---- On Thu, 12 Oct 2023 05:02:11 -0700 Dmitriy Rabotyagov wrote ---
we drop supprot for py38 and hten re-added it because some project were not ready to drop it. i stongly belive that was a mistake.
Well, I'm not ready to judge if it was a mistake or not - there were good arguments from both sides. But from projects perspective (not libraries) it was pretty much in line to stop supporting it for 2023.2, yes.
if we dont drop supprot in 2024.1 then i think we must drop it in 2024.2 i dont think it would be reasonable to ask porject to continue to supprot it and i honestly dont think it is a reasonbale ask for 2024.1 or 2023.2 i was very unhappy with teh late readdtion of it in may after it was finally removed.
Yes, absolutely, it must go away in 2024.2 for sure.
1. Py3.8. is going to be supported by Ubuntu 20.04 until April 2025 at worst, and then there's also ESM till 2030. I bet RHEL has smth like that as well. So security backports for python packages and python itself is not really our pain. we do not use packages form the disto in our testing outside the standar libary and intepreter so it is a problem for the libs we use from pypi
But how much is the security of packages a concern inside a containerized CI, when we're talking about running unit testing only (and not dropping it from setup.cfg)?
2. We still can test things quite consistently, since we have all our dependencies maintained in upper-constraints.. Basically due to U-C I can build and install Ocata as of today with Py2.7 (I'm not saying it's good or bad, just stating the fact) not entirly. in ci or a contienr yes but some of our deps will not compile on newer operating systems. i.e. to run nova's pep8 tox env on wallaby i need to create an vm/container to do that because it wont actully work on a modern operating system. the system packages that we leverage are too new and cause issues.
We still have Ubuntu 20.04 among nodepool images for older releases, which can handle py3.8 nicely. So technically - there should be no issues in getting dependencies. And even if external dependencies will start dropping support - we have u-c specifically for this reason.

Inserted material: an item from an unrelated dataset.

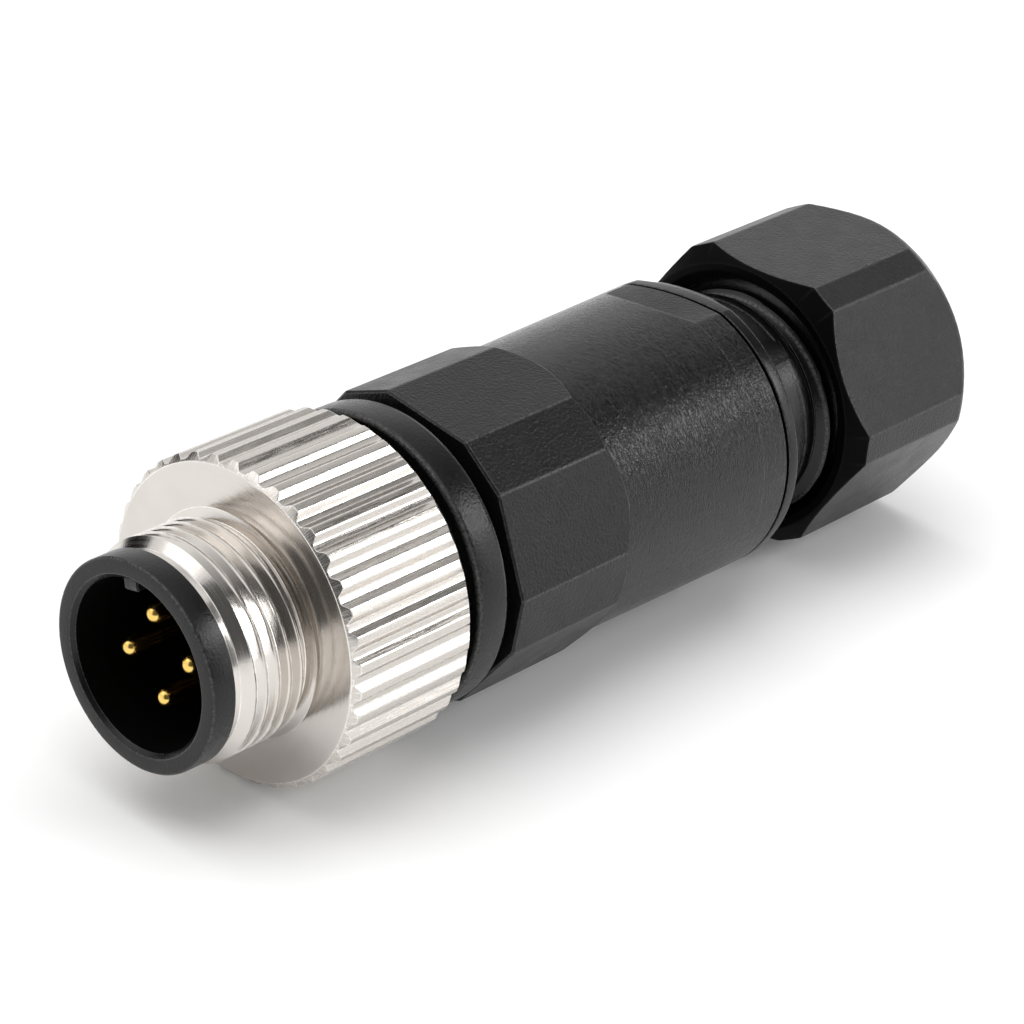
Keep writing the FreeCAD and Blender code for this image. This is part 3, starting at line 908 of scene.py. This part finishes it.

you have already been given that notice as we notified everyone that ubuntu 20.04 was last supported in 2023.1 an all othe supported distos in that release ship python 3.9+ debian 11 and centos 9 stream both already use python 3.9, ubuntu 22.04 ships 3.10
Was you? As I can technically run python 3.8 pretty much easily on one of the supported platforms. If I am opening PTI for 2023.2 (https://governance.openstack.org/tc/reference/runtimes/2023.2.html), what I'm told is: * I need to have ubuntu 22.04/Debian 11 * I need to have Python 3.10 or 3.9, but 3.8 is also a thing.
It's not said anywhere that I can't do py3.8 for $reasons on Ubuntu 22.04, am I?

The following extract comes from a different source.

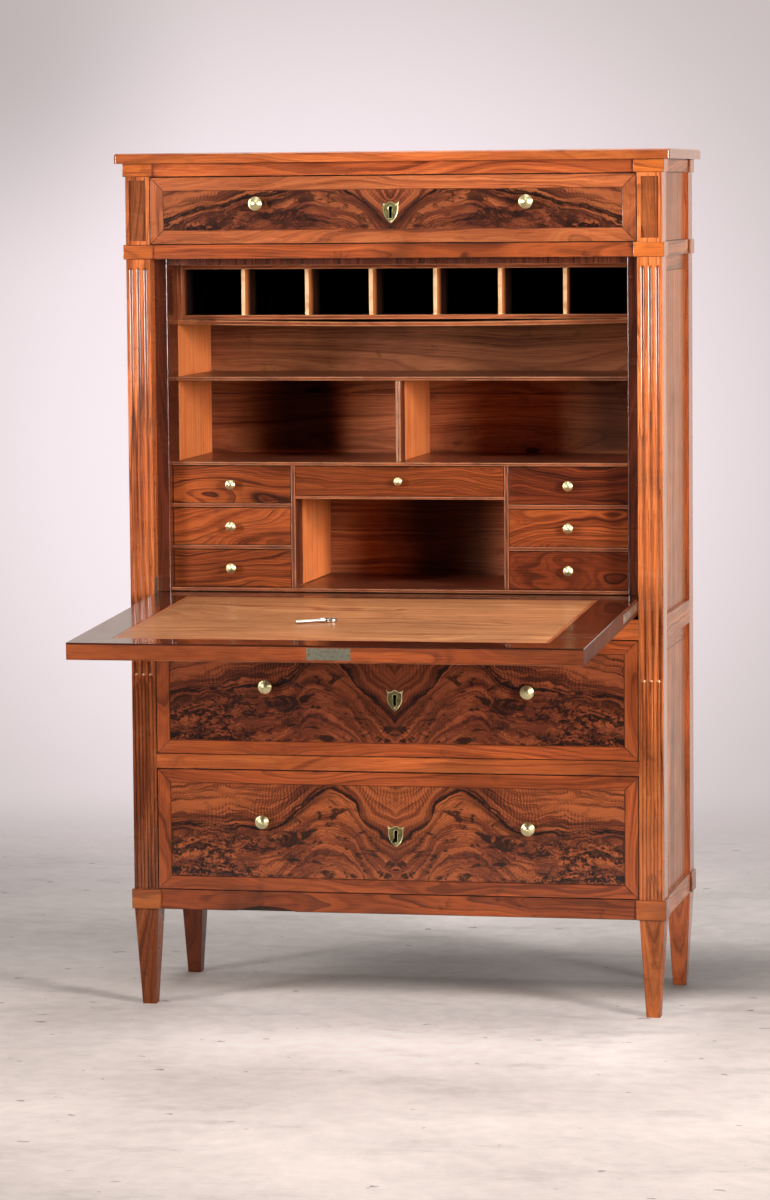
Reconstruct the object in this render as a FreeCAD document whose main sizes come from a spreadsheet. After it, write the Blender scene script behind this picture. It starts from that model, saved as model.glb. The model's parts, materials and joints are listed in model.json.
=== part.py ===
import FreeCAD, Part
import math
import os
import re
import Sketcher

# A walnut drop-front writing cabinet in the Louis XVI manner: a frieze drawer, a fall front that opens
# into a writing surface before a fitted compartment, two long drawers, and a square tapered leg under
# each corner post. Millimetres, +Z up, the front looks along -Y, and x = 0 is the middle of the front.
# Pieces are worked out with y = 0 at the front face of the posts and z = 0 at the floor. Each node then
# moves along Y, so that the origin lies under the middle of the whole model with its fall open.

V = FreeCAD.Vector
DOC = FreeCAD.newDocument("Secretaire")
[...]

Yes, also we need to keep in mind that testing runtime is minimum expectation of supported/tested distro or python versions. We might not be able to support more versions of distro but we can support/test more python versions which can be done on distro old version images or install manually in new version images. I also still feel dropping it in 2024.2 is better way where we give deprecation in 2024.1 (SLURP) and so that any upgrade from 2024.1->2024.2 or 2025.1 will not be issue. -gmann
so this is not a issue for the removal of python 3.8 i dont know of any suppproted distribution where openstack 2023.2+ was shiped on py38 so keeping supprot in 2023.2 or 2024.1 seam academic to me. do we know of any operator or deployment that would actully deploy this way?
Have we _anywhere_ in our guidelines connected Python versions to distros? On the contrary, in "Extending support and testing for release with the newer disto version" I see: "When any release bumps the minimum supported distro platform OR python version", meaning these are 2 distinct things that are handled separately?

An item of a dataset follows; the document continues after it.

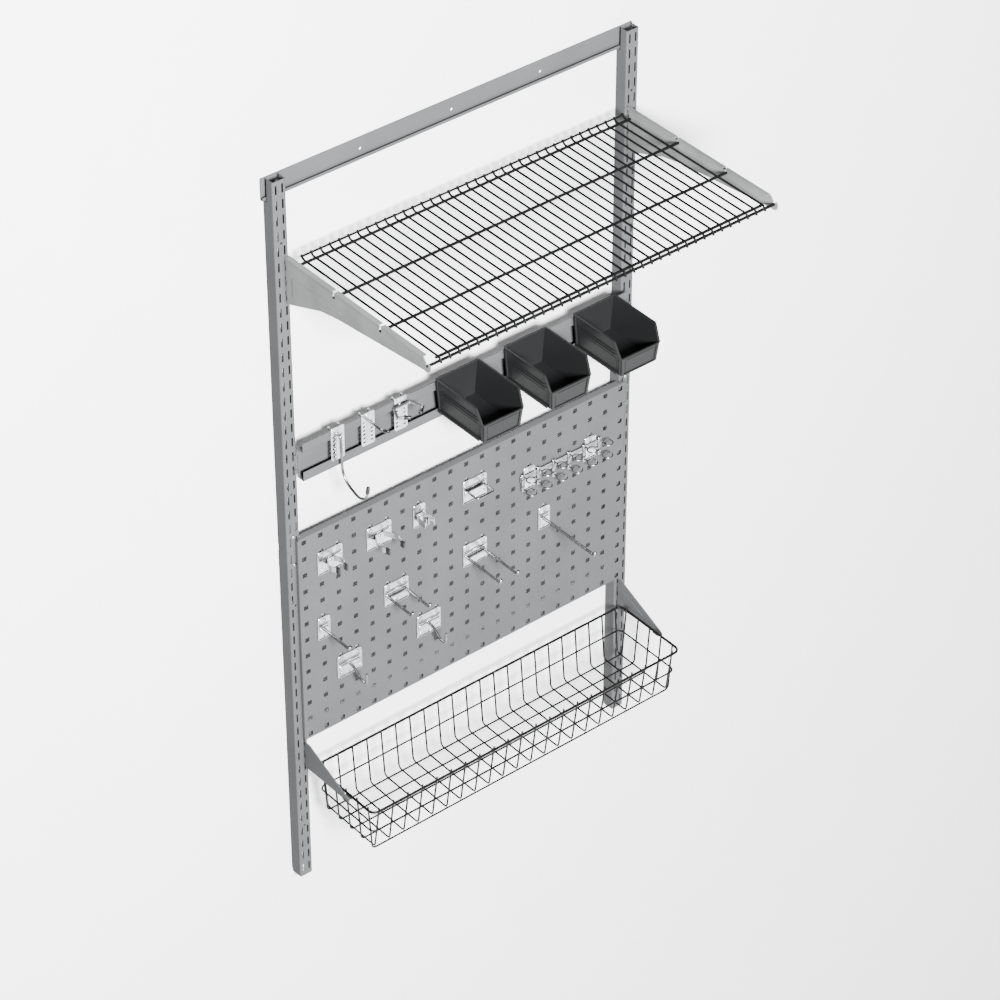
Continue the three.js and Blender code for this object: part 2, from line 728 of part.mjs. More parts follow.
// A spring clip: a base strip on the plate and two arms that curve out and back to a mouth.
function springClip(x, z, depth, belly, mouth, base, height) {
  const y = ROOT - 0.8;
  const arm = (side) => {
    const points = [[x, y]];
    points.push([x + side * base, y]);
    for (let k = 1; k <= 7; k += 1) {
      const t = k / 7;
      const spread = base + (belly - base) * Math.sin(Math.min(t * 1.35, 1) * Math.PI / 2);
      const closing = (belly - mouth) * Math.max(0, (t - 0.55) / 0.45) ** 1.5;
      points.push([x + side * (spread - closing), y - t * depth]);
    }
    return points;
  };
  const line = [...arm(-1).reverse(), ...arm(1).slice(1)];
  return strip(line, 1.4, z - height / 2, z + height / 2);
}

function clipTip(x, y, z, height) {
  return box(x - 2, x + 2, y - 5, y, z - height / 2 - 0.8, z + height / 2 + 0.8);
}

// A bar with stations, each a vertical strip and two level rings.
function ringBar(firstX, z) {
  const front = ROOT;
  const pieces = [box(firstX - 6, firstX + 5 * HOLE_PITCH + 6, front - 1.6, front, z - 7, z + 7)];
  for (let k = 0; k < 6; k += 1) {
    const x = firstX + k * HOLE_PITCH;
    pieces.push(box(x - 4, x + 4, front - 3, front - 1, z - 30, z + 12));
    for (const rise of [6, -24]) {
      const ring = new THREE.TorusGeometry(10, 1.7, 3, 8);
      ring.translate(x + 6, front - 20, z + rise);
      pieces.push(solid(ring));
      pieces.push(wire([[x, front - 2, z + rise], [x + 2, front - 10.5, z + rise]], 2, 3));
    }
  }
  return joined(pieces);
}

place('top_hang_rail', hangRail(), 'frame');
for (const [name, side] of [['left', -1], ['right', 1]]) {
  place(`upper_upright_${name}`, upright(side, UPRIGHT_LENGTH + 0.15, 2 * UPRIGHT_LENGTH, true), 'frame');
  place(`lower_upright_${name}`, upright(side, 0, UPRIGHT_LENGTH - 0.15, false), 'frame');
  place(`splice_${name}`, splice(side), 'frame');
  place(`splice_screw_${name}_upper`, spliceScrew(side, SPLICE_SCREW_OFFSET), 'zinc');
  place(`splice_screw_${name}_lower`, spliceScrew(side, -SPLICE_SCREW_OFFSET), 'zinc');
  place(`shelf_bracket_${name}`, shelfBracket(side), 'bracket');
  place(`basket_bracket_${name}`, basketBracket(side), 'frame');
}
place('pegboard_panel', pegboard(), 'frame');
place('bin_rail', binRail(), 'frame');
BIN_CENTRES.forEach((x, i) => place(`bin_${i + 1}`, bin(x), 'plastic'));
place('wire_shelf', shelf(), 'wireFinish');
place('wire_basket', basket(), 'wireFinish');

RAIL_HOOK_XS.forEach((x, i) => place(`rail_hook_${i + 1}_plate`, railHookPlate(x), 'zinc'));
const rodRoot = RAIL_PLATE_FRONT - TINY_GAP;
const rodZ = RAIL_PLATE_TOP - 17;
const drop = RAIL_HOOK_XS[0];
place('rail_hook_1_rod', wire([
  [drop, rodRoot, rodZ],
  [drop, rodRoot - 8, rodZ],
  [drop, rodRoot - 12, rodZ - 92],
  [drop, rodRoot - 60, rodZ - 110],
  [drop, rodRoot - 82, rodZ - 98],
  [drop, rodRoot - 87, rodZ - 70],
], 2.6, 6, 12, 3), 'zinc');
place('rail_hook_1_tip', cap([drop, rodRoot - 87, rodZ - 70], [0, -5, 28], 2.6, 16), 'vinyl');
const prong = RAIL_HOOK_XS[1];
place('rail_hook_2_rod', wire([
  [prong, rodRoot, rodZ],
  [prong, rodRoot - 40, rodZ],
  [prong, rodRoot - 60, rodZ + 9],
], 2.6, 6, 8, 2), 'zinc');
place('rail_hook_2_tip', cap([prong, rodRoot - 60, rodZ + 9], [0, -20, 9], 2.6, 14), 'vinyl');
const cradle = RAIL_HOOK_XS[2];
const cradleArms = [-1, 1].map((side) => wire([
  [cradle, rodRoot - 2.6, rodZ],
  [cradle + side * 18, rodRoot - 2.6, rodZ],
  [cradle + side * 30, rodRoot - 28, rodZ],
  [cradle + side * 12, rodRoot - 42, rodZ],
], 2.3, 6, 4, 2));
place('rail_hook_3_rod', joined(cradleArms), 'zinc');
for (const [name, side] of [['left', -1], ['right', 1]]) {
  const end = [cradle + side * 12, rodRoot - 42, rodZ];
  place(`rail_hook_3_tip_${name}`, cap(end, [-side * 18, -14, 0], 2.3, 11), 'vinyl');
}

place('clip_a_plate', hookPlate([1, 2], 1), 'zinc');
place('clip_b_plate', hookPlate([4, 5], 1), 'zinc');
place('clip_c_plate', hookPlate([7], 1), 'zinc');
place('loop_d_plate', hookPlate([10, 11], 1), 'zinc');
place('ring_bar_plate_left', hookPlate([14], 2), 'zinc');
place('ring_bar_plate_right', hookPlate([18], 2), 'zinc');
place('prong_f_plate', hookPlate([10, 11], 5), 'zinc');
place('prong_g_plate', hookPlate([15], 5), 'zinc');
place('prong_h_plate', hookPlate([5, 6], 5), 'zinc');
place('prong_i_plate', hookPlate([1], 5), 'zinc');
place('jay_j_plate', hookPlate([2, 3], 8), 'zinc');
place('jay_k_plate', hookPlate([7, 8], 8), 'zinc');

const clipZ = holeZ(1) - 27;
const clips = [
  ['a', holeX(1.5), 33, 17, 9, 8, 12],
  ['b', holeX(4.5), 46, 24, 17, 10, 12],
];
for (const [name, x, depth, belly, mouth, base, height] of clips) {
  place(`clip_${name}_spring`, springClip(x, clipZ, depth, belly, mouth, base, height), 'zinc');
  for (const [sideName, side] of [['left', -1], ['right', 1]]) {
    const tipY = ROOT - 1.8 - depth;
    place(`clip_${name}_tip_${sideName}`, clipTip(x + side * mouth, tipY, clipZ, height), 'vinyl');
  }
}
place('clip_c_spring', springClip(holeX(7), clipZ, 26, 7, 4, 6, 14), 'zinc');
place('loop_d_rod', rectangularLoop(holeX(10.5), holeZ(1) - 24), 'zinc');
place('ring_bar', ringBar(holeX(13.55), holeZ(2) - 22), 'zinc');
place('prong_f_rod', doubleProng(holeX(10.5), holeZ(5) - 30, 21, 104, 10), 'zinc');
place('prong_g_rod', singleProng(holeX(15), holeZ(5) - 30, 152, 9), 'zinc');
place('prong_h_rod', doubleProng(holeX(5.5), holeZ(5) - 30, 21, 76, 10), 'zinc');
place('prong_i_rod', singleProng(holeX(1), holeZ(5) - 30, 80, 9), 'zinc');
place('jay_j_rod', jayRod(holeX(2.5), holeZ(8) - 28), 'zinc');
place('jay_k_rod', jayRod(holeX(7.5), holeZ(8) - 28), 'zinc');

export default group;
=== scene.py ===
"""Looks for the pegboard tool wall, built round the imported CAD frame. Shapes are written in millimetres."""

import json
import math

import bmesh
import bpy
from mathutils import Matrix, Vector, geometry


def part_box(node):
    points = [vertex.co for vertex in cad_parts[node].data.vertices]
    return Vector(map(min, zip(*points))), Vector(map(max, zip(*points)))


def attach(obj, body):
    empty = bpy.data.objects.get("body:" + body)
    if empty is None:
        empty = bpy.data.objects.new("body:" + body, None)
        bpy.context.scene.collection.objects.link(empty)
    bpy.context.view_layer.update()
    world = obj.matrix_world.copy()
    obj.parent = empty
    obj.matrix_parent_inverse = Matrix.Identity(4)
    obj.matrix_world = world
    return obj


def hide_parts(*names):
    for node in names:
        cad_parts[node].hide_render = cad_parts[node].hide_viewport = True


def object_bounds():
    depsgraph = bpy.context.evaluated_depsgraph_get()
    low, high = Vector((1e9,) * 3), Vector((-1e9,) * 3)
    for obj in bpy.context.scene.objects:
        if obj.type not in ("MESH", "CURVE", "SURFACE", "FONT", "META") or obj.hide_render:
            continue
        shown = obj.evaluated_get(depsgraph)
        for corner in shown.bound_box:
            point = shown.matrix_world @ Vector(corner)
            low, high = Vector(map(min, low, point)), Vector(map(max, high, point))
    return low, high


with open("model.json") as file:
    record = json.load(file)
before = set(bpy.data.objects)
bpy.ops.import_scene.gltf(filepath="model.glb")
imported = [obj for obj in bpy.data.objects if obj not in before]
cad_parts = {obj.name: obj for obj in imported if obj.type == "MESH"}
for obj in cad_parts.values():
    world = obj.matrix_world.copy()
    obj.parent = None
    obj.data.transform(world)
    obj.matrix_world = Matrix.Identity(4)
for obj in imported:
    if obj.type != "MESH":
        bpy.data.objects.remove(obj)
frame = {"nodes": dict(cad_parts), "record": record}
cad_low, cad_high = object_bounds()
record = frame["record"]
body_of = {node: body for body, nodes in record["behaviour"]["bodies"].items() for node in nodes}

MM = 0.001
BEND = 1.6  # outside bend radius of folded sheet
HOLE_PITCH = 38.1
SLOT_PITCH = 31.75
SLOT_WIDTH = 4.0
SLOT_HEIGHT = 19.0
SLOT_OFFSET = 6.875
SLOT_FROM_TOP = 17.3
SLOT_COUNT = 25
TAB_X = 391.625  # middle of the uprights' inner slots, and of the brackets that hook into them
TO_WALL = 1.4  # how far the uprights' flanges run on from the CAD's, to meet the wall
HOLE_HALF = 5.1
BOARD_HALF = 394.5
BOARD_BACK = -29
FOLD_HALF = 382  # the board's top and bottom folds are deeper than the CAD's within this reach
TOP_FOLD_BACK = -22.3
BOTTOM_FOLD_BACK = -9
RAIL_HALF = 384
BIN_HEIGHT = 76.2
SHELF_WIRES = 37
SHELF_PITCH = 20.32
NOTCHES = (138.6, 268)  # from the uprights' front to the cross wires in the shelf brackets' notches
BASKET_WIRES = 22
BASKET_PITCH = 34.86


def span(node):
    """Lowest and highest corner of a CAD node at rest, in millimetres."""
    low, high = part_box(node)
    return low / MM, high / MM


def middle(node):
    low, high = span(node)
    return (low + high) / 2


def turned(loop, clockwise):
    """The loop, turned so that it runs clockwise or anticlockwise."""
    area = sum(a[0] * b[1] - b[0] * a[1] for a, b in zip(loop, loop[1:] + loop[:1]))
    return loop[::-1] if (area > 0) == clockwise else loop


def inset(loop, amount):
    """Moves each point of a closed loop to its left, across both of its edges."""
    result = []
    count = len(loop)
    for i, (u, v) in enumerate(loop):
        before, after = loop[i - 1], loop[(i + 1) % count]
        a = Vector((u - before[0], v - before[1])).normalized()
        b = Vector((after[0] - u, after[1] - v)).normalized()
        na, nb = Vector((-a.y, a.x)), Vector((-b.y, b.x))
        share = max(1 + na.dot(nb), 0.35)
        move = (na + nb) / share * amount
        result.append((u + move.x, v + move.y))
    return result


def rounded(points, radius, arc=4, closed=True):
    """Points with each corner replaced by an arc. radius is one number or one for each point."""
    vectors = [Vector(p) for p in points]
    count = len(vectors)
    radii = list(radius) if hasattr(radius, "__len__") else [radius] * count
    result = []
    for i, corner in enumerate(vectors):
        if not closed and i in (0, count - 1) or radii[i] <= 0:
            result.append(corner)
            continue
        back = vectors[i - 1] - corner
        ahead = vectors[(i + 1) % count] - corner
        half = back.angle(ahead) / 2
        if half > math.pi / 2 - 0.01:
            result.append(corner)
            continue
        reach = min(radii[i] / math.tan(half), back.length * 0.49, ahead.length * 0.49)
        r = reach * math.tan(half)
        back.normalize()
        ahead.normalize()
        centre = corner + (back + ahead).normalized() * (r / math.sin(half))
        start = corner + back * reach - centre
        end = corner + ahead * reach - centre
        sweep = start.angle(end)
        for k in range(arc + 1):
            t = k / arc
            a, b = math.sin((1 - t) * sweep), math.sin(t * sweep)
            result.append(centre + (start * a + end * b) / math.sin(sweep))
    return [tuple(p) for p in result]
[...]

i think retoactivly adding platform and python version that were previously agreed to be drop undermines that platfrom and our ablity to maintain it. to be clear as a contibutoer and core review i felt underminded by the tc when python 3.8 was readded in may. and i felt like we sent the wrong message to operators because we said somethign was supproted when none of the testing runtim operationg systems supproted a unifed deployment of openstack on that versoin of python.
No, I don't think we were adding a platform retroactively? As of today, what I see and read makes me think that platform and python version are 2 distinct things. Despite that I know, that intention was slightly different, but that is what we need to deal with as of today. And I don't know how a regular operator should guess that we inside the community perceive this information differently.
However, I fully understand your frustration that support was re-added. And I also agree that it was my fault as well to fail to see the absence of a process for removing older python versions when we were agreeing to remove it, which resulted in pretty much chaos once this became happening, as there was not any alignment on how to proceed.
And I totally agree that the message sent was wrong. But it was already sent and I'm not sure it can be revoked as of today. So the best we can do now, IMO, is to focus on making up a clean and organized process for Python deprecation in 2024.2.